What needs to be done: Report how many lines of the listing below include the word "hinge". Give nothing but the number.

Extracted entries:
----

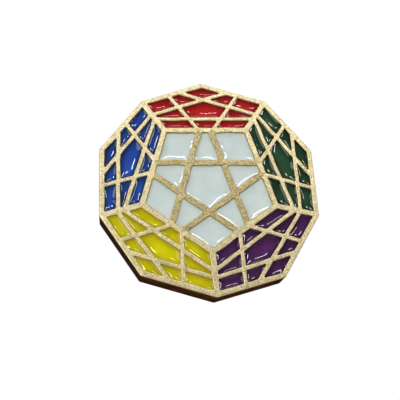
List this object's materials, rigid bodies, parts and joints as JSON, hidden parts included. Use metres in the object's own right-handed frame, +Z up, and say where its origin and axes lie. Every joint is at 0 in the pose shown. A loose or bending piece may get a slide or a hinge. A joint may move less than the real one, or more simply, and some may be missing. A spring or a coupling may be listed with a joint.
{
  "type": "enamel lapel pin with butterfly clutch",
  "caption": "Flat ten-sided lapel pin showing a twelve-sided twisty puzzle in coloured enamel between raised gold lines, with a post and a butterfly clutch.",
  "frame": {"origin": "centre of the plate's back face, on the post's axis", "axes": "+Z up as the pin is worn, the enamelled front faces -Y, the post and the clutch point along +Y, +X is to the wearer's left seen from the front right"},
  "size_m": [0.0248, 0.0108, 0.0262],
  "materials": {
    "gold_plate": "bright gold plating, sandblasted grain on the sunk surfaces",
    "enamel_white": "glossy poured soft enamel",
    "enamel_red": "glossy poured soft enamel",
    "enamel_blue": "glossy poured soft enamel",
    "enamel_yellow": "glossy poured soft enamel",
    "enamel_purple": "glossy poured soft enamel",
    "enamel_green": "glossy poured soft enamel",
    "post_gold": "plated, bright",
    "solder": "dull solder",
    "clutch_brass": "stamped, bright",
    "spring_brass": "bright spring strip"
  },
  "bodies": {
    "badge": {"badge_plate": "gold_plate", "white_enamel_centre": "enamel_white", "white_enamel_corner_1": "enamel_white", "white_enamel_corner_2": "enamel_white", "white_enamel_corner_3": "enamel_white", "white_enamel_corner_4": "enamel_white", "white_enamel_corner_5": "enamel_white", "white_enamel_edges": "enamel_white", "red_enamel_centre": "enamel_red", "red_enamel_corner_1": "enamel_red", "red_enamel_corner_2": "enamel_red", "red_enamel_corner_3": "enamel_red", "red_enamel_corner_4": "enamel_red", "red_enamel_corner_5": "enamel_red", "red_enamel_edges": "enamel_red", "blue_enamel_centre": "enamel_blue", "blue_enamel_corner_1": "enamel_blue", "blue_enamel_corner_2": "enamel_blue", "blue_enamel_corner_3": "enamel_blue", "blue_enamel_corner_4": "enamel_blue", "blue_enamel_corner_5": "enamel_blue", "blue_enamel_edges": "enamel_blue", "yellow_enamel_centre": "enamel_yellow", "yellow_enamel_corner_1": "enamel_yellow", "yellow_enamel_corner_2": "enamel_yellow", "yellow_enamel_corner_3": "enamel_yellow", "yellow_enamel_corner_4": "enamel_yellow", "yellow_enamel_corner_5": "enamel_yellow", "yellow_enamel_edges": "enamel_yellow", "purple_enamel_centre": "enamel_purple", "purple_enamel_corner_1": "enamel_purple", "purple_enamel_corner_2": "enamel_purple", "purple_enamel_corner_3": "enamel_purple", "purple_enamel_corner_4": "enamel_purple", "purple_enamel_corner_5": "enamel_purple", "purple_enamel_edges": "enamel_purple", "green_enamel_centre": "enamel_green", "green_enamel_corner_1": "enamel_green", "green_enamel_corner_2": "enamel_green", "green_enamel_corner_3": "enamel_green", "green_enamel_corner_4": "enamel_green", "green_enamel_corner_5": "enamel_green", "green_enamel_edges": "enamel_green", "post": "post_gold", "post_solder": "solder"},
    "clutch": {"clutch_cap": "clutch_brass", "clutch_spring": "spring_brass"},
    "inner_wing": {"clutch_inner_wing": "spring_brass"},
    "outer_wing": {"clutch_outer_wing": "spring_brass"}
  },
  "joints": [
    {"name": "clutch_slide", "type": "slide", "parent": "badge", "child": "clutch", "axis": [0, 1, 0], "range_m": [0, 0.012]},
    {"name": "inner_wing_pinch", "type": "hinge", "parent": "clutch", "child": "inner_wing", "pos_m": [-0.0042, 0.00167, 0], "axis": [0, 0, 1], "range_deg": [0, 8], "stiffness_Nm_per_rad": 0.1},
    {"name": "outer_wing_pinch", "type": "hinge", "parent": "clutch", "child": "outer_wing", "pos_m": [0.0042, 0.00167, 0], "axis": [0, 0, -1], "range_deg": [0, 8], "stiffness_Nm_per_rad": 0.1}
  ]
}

----

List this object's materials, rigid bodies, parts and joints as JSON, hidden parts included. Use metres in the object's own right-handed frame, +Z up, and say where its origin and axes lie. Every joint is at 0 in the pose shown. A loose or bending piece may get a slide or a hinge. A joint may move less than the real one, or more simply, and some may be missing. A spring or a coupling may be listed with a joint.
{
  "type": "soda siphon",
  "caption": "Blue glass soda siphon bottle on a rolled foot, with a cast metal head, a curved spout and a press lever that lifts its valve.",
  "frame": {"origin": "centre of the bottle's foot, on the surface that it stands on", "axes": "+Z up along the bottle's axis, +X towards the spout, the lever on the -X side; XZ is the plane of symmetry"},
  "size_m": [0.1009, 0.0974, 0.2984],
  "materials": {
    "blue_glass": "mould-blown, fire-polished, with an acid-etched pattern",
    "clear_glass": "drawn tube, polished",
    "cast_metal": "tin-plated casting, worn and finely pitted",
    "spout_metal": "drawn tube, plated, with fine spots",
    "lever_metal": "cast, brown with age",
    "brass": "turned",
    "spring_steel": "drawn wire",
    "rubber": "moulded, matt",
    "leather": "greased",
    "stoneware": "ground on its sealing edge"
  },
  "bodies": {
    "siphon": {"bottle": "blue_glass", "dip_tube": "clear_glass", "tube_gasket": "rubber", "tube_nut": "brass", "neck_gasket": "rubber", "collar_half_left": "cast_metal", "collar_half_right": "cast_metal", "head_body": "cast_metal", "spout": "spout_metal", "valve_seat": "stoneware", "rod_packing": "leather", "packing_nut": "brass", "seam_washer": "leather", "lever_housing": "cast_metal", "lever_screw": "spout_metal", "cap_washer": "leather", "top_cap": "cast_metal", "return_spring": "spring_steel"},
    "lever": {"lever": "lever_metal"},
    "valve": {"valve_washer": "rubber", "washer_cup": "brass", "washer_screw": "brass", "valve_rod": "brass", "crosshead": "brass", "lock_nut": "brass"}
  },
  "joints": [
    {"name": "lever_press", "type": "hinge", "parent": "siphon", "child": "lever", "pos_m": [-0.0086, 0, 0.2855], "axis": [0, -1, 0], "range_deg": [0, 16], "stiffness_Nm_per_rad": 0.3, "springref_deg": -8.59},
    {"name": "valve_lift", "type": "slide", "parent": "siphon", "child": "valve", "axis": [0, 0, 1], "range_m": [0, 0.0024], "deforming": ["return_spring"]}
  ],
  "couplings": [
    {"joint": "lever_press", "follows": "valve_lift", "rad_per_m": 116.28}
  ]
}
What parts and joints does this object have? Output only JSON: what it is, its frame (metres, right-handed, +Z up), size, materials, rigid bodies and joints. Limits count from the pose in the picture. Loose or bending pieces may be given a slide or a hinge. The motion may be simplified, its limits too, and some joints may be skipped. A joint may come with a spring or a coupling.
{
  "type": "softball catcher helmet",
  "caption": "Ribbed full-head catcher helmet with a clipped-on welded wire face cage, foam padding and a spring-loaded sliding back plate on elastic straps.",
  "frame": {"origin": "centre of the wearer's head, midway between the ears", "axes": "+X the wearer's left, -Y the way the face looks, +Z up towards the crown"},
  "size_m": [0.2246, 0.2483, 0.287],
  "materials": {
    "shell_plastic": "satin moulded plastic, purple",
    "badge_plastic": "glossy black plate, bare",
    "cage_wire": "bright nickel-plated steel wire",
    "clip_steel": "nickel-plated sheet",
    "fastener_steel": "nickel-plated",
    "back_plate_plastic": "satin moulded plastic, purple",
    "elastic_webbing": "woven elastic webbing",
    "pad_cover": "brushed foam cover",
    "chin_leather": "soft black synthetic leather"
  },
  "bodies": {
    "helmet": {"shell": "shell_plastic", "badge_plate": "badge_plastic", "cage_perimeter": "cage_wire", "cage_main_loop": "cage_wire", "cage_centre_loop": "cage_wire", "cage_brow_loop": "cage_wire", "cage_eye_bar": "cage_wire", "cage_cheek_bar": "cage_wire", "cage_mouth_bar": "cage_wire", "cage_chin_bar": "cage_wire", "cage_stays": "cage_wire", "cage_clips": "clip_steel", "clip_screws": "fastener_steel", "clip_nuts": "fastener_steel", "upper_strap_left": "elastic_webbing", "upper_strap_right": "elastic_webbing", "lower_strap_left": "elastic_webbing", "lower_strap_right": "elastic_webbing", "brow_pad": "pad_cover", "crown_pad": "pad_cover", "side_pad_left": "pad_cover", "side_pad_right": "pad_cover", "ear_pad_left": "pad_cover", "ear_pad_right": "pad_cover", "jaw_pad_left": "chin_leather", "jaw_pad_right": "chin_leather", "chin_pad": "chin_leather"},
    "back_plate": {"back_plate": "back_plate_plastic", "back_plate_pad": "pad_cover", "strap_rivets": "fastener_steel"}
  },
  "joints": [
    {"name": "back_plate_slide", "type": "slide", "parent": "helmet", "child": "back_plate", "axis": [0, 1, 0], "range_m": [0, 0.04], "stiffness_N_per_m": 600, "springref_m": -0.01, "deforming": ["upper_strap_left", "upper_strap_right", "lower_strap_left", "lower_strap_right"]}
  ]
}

----

Written response: 6